Estamos tão habituados aos estímulos constantes da internet que às vezes eles podem parecer inofensivos. Mas outro dia relendo um trecho de The Art of Non-Fiction, da Ayn Rand, ela me lembrou do quão sensível nosso subconsciente pode ser a estímulos externos, e o quão destrutivos eles se tornam quando não tomamos a iniciativa de impor certos filtros. O trecho me chamou atenção especialmente pelo livro The Shallows ter descrito o computador moderno como "um ecossistema de tecnologias de interrupção":

Se acordo pela manhã e sei, por exemplo, que terei um compromisso às 16h, eu não consigo escrever naquele dia. É como se minha mente se fechasse e se recusasse a trabalhar... Para escrever, você precisa se concentrar e manter seu subconsciente aberto, para que ele formule as ideias que você precisa. Se você sabe que em algum momento este processo poderá ser interrompido, independentemente do seu progresso, isto irá te travar completamente.
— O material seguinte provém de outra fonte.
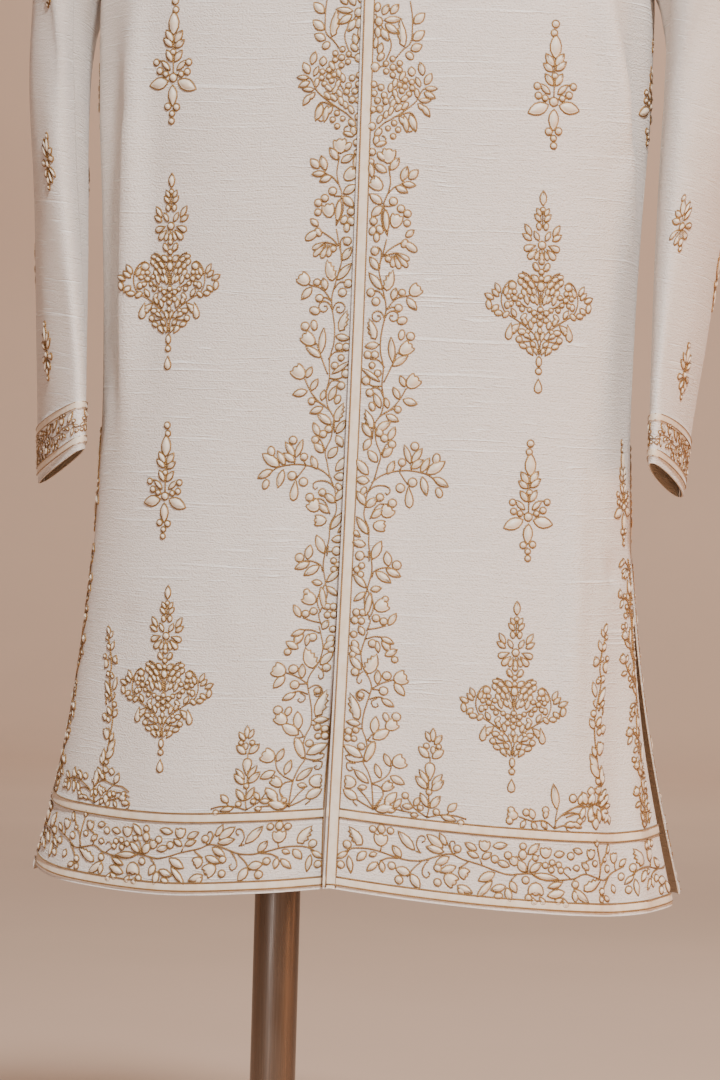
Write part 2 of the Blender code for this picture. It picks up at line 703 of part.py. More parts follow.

Por isso, eu não aceito compromissos diurnos exceto quando são absolutamente inescapáveis... Preparar a mente para escrever é como esquentar um forno de fundição, que leva semanas até que ele chegue na temperatura certa para derreter aço. Requer um nível tão alto de concentração que uma interrupção é como o forno subitamente ficar frio. O tempo que leva pra você conseguir voltar a trabalhar é muito maior do que o do compromisso que causou a interrupção. Não só você não conseguirá trabalhar de novo naquele dia, como você provavelmente irá perder o dia seguinte também. O que você precisa subconscientemente para escrever é aquele senso de um futuro imediato sem interrupções. Que pelo menos naquele dia — e preferencialmente nos dias seguintes — você sabe que estará livre para se dedicar apenas à escrita solitária. Algumas pessoas são mais maleáveis, e muito depende da psico-epistemologia de cada um, mas é um absoluto que você não pode trabalhar se você sabe que uma interrupção é iminente.